Using an other API endpoints seems very simple, however, they return the JSON data is formatted a bit different way, as I see.
@AlttiRi Is there a way for us to manually implement this in the meantime? I think what you propose makes the most sense, which is to keep the current default behavior, but if anything is missing or if there is an error thrown (eg 'sanity_level' warning) then the web API should take over. I've found pixiv to be extremely inconsistent with their application of 'sanity_level' labels and it would be of great use to not be obstructed by it. I'm not sure how difficult of an addition this would be, or if there are any other tools out there that avoid it, but until it is bypassed I wonder what can be done temporarily to preserve the functionality.

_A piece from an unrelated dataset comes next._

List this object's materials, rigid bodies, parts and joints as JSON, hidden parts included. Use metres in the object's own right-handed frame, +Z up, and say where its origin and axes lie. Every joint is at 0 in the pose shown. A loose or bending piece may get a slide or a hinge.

I only explained how it should be implemented in Python code in pixiv.py. It requires someone who knows Python to spend some hours to implement it.
The first step towards a complete workaround is done: https://github.com/mikf/gallery-dl/commit/c5be50fdaad5209eb193111d8a4caf897ebb28d0. Now it is at least possible to download limit_sanity_level
works via https://www.pixiv.net/en/artworks/12345
URLs.
Detecting limit_sanity_level
works for /users/ID/artworks
results is now possible: https://github.com/mikf/gallery-dl/commit/75674944f0f030faf0cb61ee2d49a957570edbce. It needs a PHPSESSID
cookie to be able to detect R-18 works, though.
@AlttiRi With https://github.com/mikf/gallery-dl/commit/33161da1210ac885177aa6b04f29a53127001f5a, you now need to enable captions
to check empty captions via web API.
Starting today, when I tried to download an image from Pixiv instead of downloading the image, it instead downloads this image with Japanese text that says "This work cannot be displayed".
It seems to only happen on posts that were recently posted, as images that were uploaded yesterday and older download fine.